WHAT TO WORK ON ->
Write out the listing exactly as it is given.

* START RECORDS FOR THE EXERCISE *

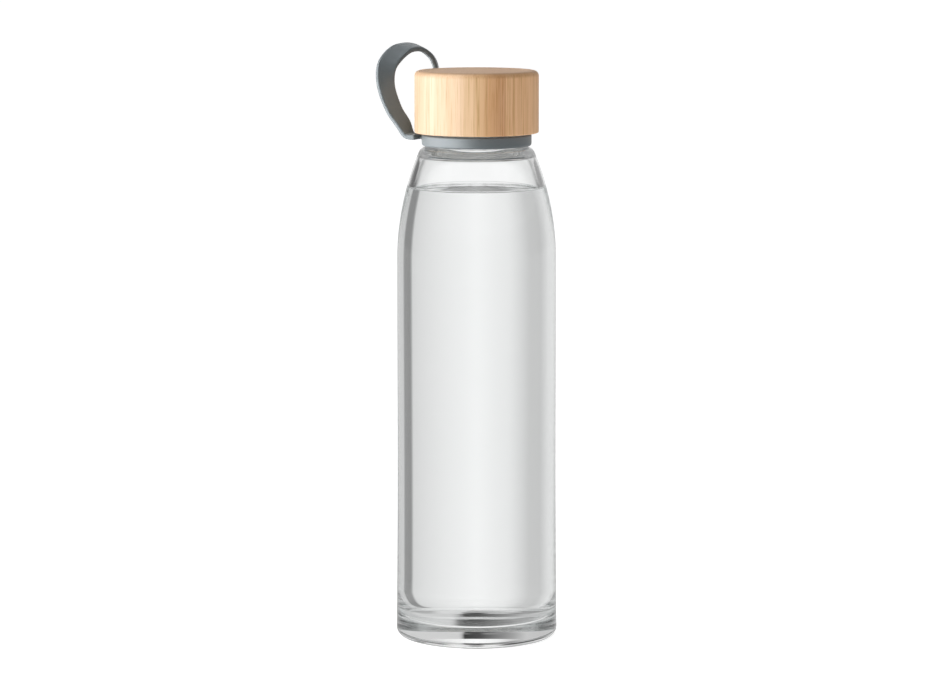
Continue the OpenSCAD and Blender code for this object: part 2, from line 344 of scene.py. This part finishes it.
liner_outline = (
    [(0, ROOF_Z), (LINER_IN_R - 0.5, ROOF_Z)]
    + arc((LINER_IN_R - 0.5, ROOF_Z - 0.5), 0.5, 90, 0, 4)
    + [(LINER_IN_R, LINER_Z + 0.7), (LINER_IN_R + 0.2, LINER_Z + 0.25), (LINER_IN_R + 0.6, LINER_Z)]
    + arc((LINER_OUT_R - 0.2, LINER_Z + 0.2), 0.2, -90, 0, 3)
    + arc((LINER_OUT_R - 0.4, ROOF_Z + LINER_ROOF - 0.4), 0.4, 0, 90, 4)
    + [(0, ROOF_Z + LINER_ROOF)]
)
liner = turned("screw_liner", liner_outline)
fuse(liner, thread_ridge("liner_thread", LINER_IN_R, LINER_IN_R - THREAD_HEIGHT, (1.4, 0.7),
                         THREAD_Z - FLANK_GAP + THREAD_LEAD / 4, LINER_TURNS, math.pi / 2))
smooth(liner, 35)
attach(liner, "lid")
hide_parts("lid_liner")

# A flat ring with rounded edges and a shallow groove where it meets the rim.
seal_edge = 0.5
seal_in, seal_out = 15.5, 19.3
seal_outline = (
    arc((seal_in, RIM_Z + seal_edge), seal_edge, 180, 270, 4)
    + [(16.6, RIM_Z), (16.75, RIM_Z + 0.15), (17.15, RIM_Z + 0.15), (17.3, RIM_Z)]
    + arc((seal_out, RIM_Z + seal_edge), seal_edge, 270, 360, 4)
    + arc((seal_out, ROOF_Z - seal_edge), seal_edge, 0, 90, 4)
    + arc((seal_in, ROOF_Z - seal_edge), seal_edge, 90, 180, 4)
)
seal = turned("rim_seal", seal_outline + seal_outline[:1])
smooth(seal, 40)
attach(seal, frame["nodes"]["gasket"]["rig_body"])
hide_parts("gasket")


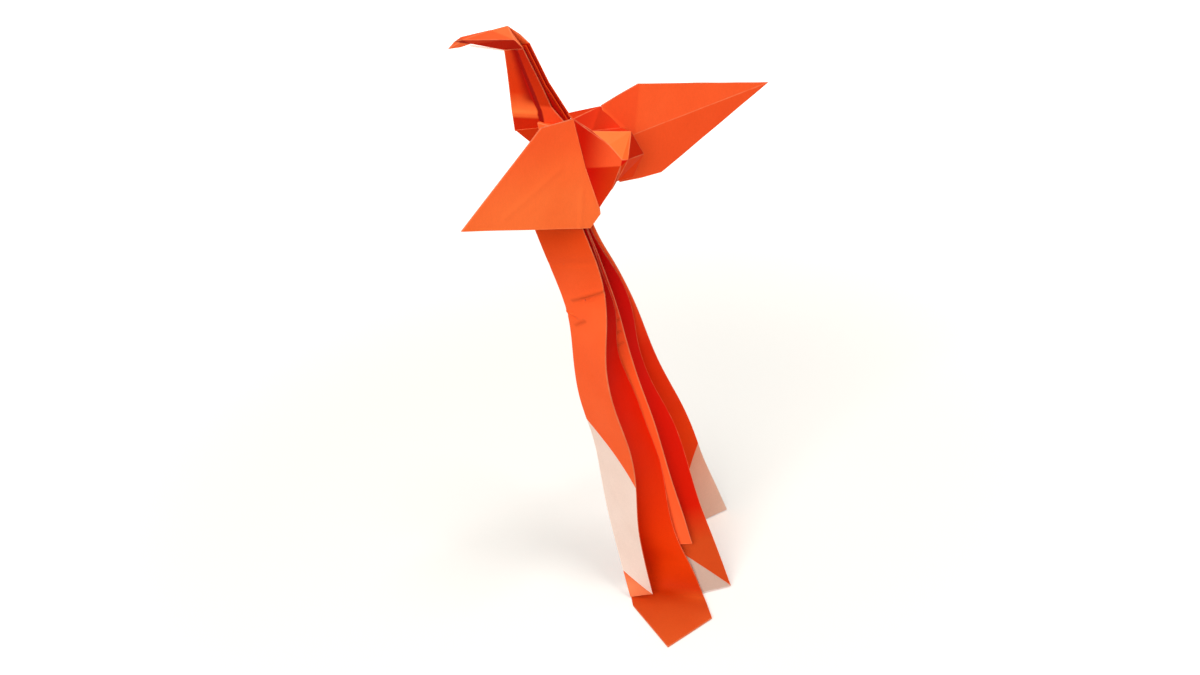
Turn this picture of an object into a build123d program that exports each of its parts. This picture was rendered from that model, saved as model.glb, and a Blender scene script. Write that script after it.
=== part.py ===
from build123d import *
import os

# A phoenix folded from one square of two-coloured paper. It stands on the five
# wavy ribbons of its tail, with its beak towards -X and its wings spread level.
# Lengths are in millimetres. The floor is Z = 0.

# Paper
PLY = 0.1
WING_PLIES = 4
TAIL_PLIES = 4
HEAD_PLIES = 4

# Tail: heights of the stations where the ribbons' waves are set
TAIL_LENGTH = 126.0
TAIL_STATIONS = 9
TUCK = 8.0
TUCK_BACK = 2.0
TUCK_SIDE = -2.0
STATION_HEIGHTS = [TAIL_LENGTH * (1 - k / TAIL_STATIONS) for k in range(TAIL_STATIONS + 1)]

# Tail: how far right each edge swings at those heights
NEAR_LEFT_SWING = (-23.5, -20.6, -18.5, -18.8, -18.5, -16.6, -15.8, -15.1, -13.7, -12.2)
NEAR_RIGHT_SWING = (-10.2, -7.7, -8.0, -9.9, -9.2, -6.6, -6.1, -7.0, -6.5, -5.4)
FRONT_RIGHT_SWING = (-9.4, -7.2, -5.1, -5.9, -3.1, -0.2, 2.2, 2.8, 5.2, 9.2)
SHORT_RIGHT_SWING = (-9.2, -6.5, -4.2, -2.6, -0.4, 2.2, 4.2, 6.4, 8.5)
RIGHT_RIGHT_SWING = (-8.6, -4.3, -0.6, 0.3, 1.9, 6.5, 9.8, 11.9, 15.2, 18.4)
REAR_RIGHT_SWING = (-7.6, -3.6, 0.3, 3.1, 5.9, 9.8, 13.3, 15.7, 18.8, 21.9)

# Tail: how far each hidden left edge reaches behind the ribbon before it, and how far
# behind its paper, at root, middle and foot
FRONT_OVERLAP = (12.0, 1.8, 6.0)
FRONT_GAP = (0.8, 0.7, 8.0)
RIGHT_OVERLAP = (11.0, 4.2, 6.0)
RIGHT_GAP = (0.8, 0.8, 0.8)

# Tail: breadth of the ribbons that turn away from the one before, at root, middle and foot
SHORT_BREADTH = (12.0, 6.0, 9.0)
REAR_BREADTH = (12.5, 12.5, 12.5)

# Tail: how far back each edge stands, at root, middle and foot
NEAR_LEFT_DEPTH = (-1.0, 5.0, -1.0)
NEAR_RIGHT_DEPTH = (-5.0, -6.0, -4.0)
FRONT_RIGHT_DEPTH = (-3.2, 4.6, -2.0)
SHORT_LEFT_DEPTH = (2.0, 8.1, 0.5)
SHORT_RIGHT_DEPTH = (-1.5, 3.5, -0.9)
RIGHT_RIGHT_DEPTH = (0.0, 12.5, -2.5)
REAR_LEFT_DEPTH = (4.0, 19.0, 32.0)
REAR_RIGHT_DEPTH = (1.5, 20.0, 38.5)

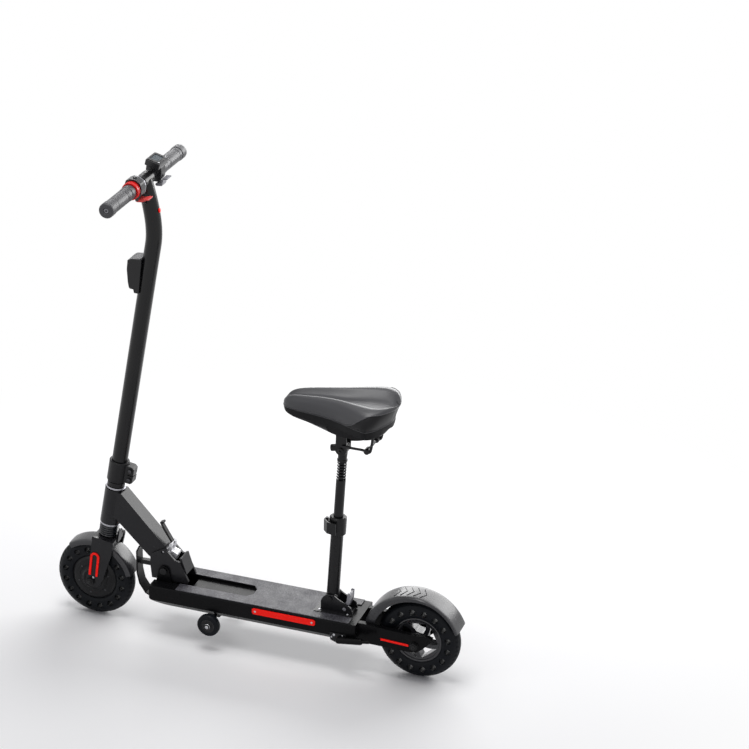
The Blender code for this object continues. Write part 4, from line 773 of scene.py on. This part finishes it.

* END RECORDS FOR THE EXERCISE *

EXPECTED ANSWER ->
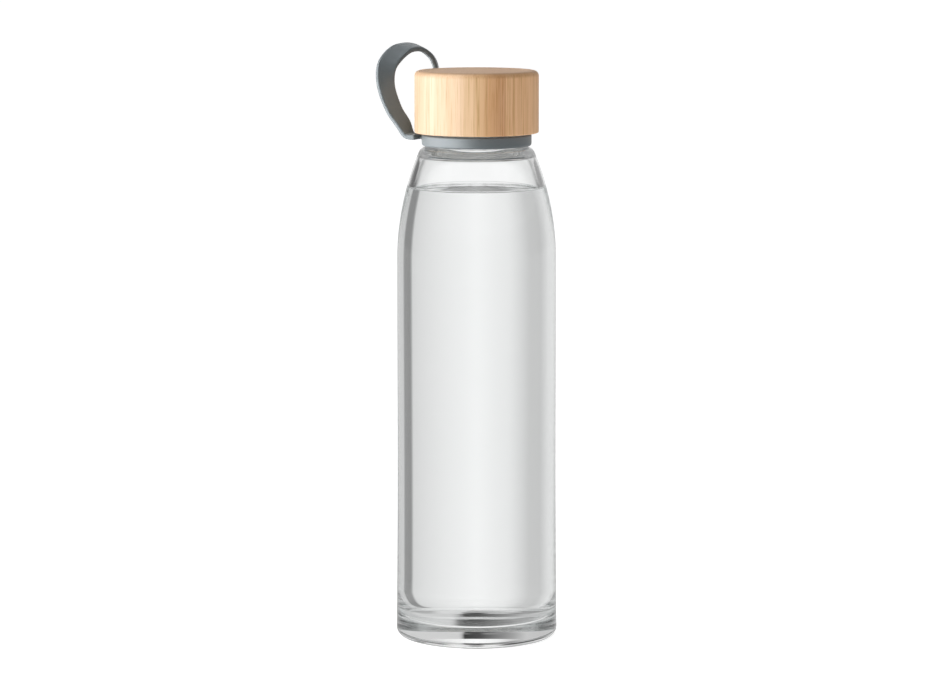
Continue the OpenSCAD and Blender code for this object: part 2, from line 344 of scene.py. This part finishes it.
liner_outline = (
    [(0, ROOF_Z), (LINER_IN_R - 0.5, ROOF_Z)]
    + arc((LINER_IN_R - 0.5, ROOF_Z - 0.5), 0.5, 90, 0, 4)
    + [(LINER_IN_R, LINER_Z + 0.7), (LINER_IN_R + 0.2, LINER_Z + 0.25), (LINER_IN_R + 0.6, LINER_Z)]
    + arc((LINER_OUT_R - 0.2, LINER_Z + 0.2), 0.2, -90, 0, 3)
    + arc((LINER_OUT_R - 0.4, ROOF_Z + LINER_ROOF - 0.4), 0.4, 0, 90, 4)
    + [(0, ROOF_Z + LINER_ROOF)]
)
liner = turned("screw_liner", liner_outline)
fuse(liner, thread_ridge("liner_thread", LINER_IN_R, LINER_IN_R - THREAD_HEIGHT, (1.4, 0.7),
                         THREAD_Z - FLANK_GAP + THREAD_LEAD / 4, LINER_TURNS, math.pi / 2))
smooth(liner, 35)
attach(liner, "lid")
hide_parts("lid_liner")

# A flat ring with rounded edges and a shallow groove where it meets the rim.
seal_edge = 0.5
seal_in, seal_out = 15.5, 19.3
seal_outline = (
    arc((seal_in, RIM_Z + seal_edge), seal_edge, 180, 270, 4)
    + [(16.6, RIM_Z), (16.75, RIM_Z + 0.15), (17.15, RIM_Z + 0.15), (17.3, RIM_Z)]
    + arc((seal_out, RIM_Z + seal_edge), seal_edge, 270, 360, 4)
    + arc((seal_out, ROOF_Z - seal_edge), seal_edge, 0, 90, 4)
    + arc((seal_in, ROOF_Z - seal_edge), seal_edge, 90, 180, 4)
)
seal = turned("rim_seal", seal_outline + seal_outline[:1])
smooth(seal, 40)
attach(seal, frame["nodes"]["gasket"]["rig_body"])
hide_parts("gasket")


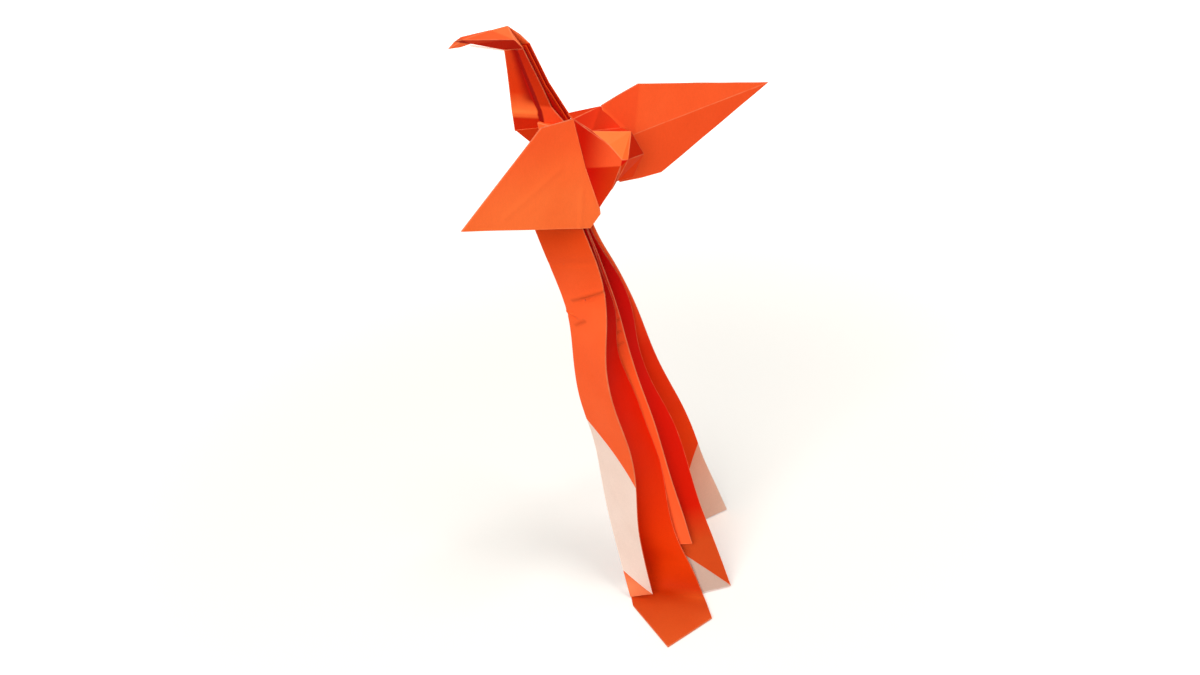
Turn this picture of an object into a build123d program that exports each of its parts. This picture was rendered from that model, saved as model.glb, and a Blender scene script. Write that script after it.
=== part.py ===
from build123d import *
import os

# A phoenix folded from one square of two-coloured paper. It stands on the five
# wavy ribbons of its tail, with its beak towards -X and its wings spread level.
# Lengths are in millimetres. The floor is Z = 0.

# Paper
PLY = 0.1
WING_PLIES = 4
TAIL_PLIES = 4
HEAD_PLIES = 4

# Tail: heights of the stations where the ribbons' waves are set
TAIL_LENGTH = 126.0
TAIL_STATIONS = 9
TUCK = 8.0
TUCK_BACK = 2.0
TUCK_SIDE = -2.0
STATION_HEIGHTS = [TAIL_LENGTH * (1 - k / TAIL_STATIONS) for k in range(TAIL_STATIONS + 1)]

# Tail: how far right each edge swings at those heights
NEAR_LEFT_SWING = (-23.5, -20.6, -18.5, -18.8, -18.5, -16.6, -15.8, -15.1, -13.7, -12.2)
NEAR_RIGHT_SWING = (-10.2, -7.7, -8.0, -9.9, -9.2, -6.6, -6.1, -7.0, -6.5, -5.4)
FRONT_RIGHT_SWING = (-9.4, -7.2, -5.1, -5.9, -3.1, -0.2, 2.2, 2.8, 5.2, 9.2)
SHORT_RIGHT_SWING = (-9.2, -6.5, -4.2, -2.6, -0.4, 2.2, 4.2, 6.4, 8.5)
RIGHT_RIGHT_SWING = (-8.6, -4.3, -0.6, 0.3, 1.9, 6.5, 9.8, 11.9, 15.2, 18.4)
REAR_RIGHT_SWING = (-7.6, -3.6, 0.3, 3.1, 5.9, 9.8, 13.3, 15.7, 18.8, 21.9)

# Tail: how far each hidden left edge reaches behind the ribbon before it, and how far
# behind its paper, at root, middle and foot
FRONT_OVERLAP = (12.0, 1.8, 6.0)
FRONT_GAP = (0.8, 0.7, 8.0)
RIGHT_OVERLAP = (11.0, 4.2, 6.0)
RIGHT_GAP = (0.8, 0.8, 0.8)

# Tail: breadth of the ribbons that turn away from the one before, at root, middle and foot
SHORT_BREADTH = (12.0, 6.0, 9.0)
REAR_BREADTH = (12.5, 12.5, 12.5)

# Tail: how far back each edge stands, at root, middle and foot
NEAR_LEFT_DEPTH = (-1.0, 5.0, -1.0)
NEAR_RIGHT_DEPTH = (-5.0, -6.0, -4.0)
FRONT_RIGHT_DEPTH = (-3.2, 4.6, -2.0)
SHORT_LEFT_DEPTH = (2.0, 8.1, 0.5)
SHORT_RIGHT_DEPTH = (-1.5, 3.5, -0.9)
RIGHT_RIGHT_DEPTH = (0.0, 12.5, -2.5)
REAR_LEFT_DEPTH = (4.0, 19.0, 32.0)
REAR_RIGHT_DEPTH = (1.5, 20.0, 38.5)

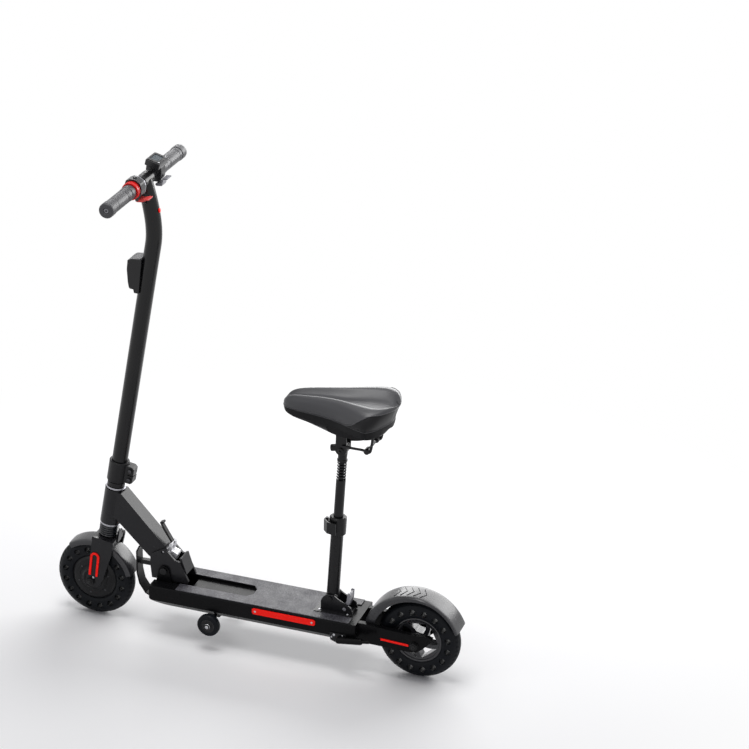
The Blender code for this object continues. Write part 4, from line 773 of scene.py on. This part finishes it.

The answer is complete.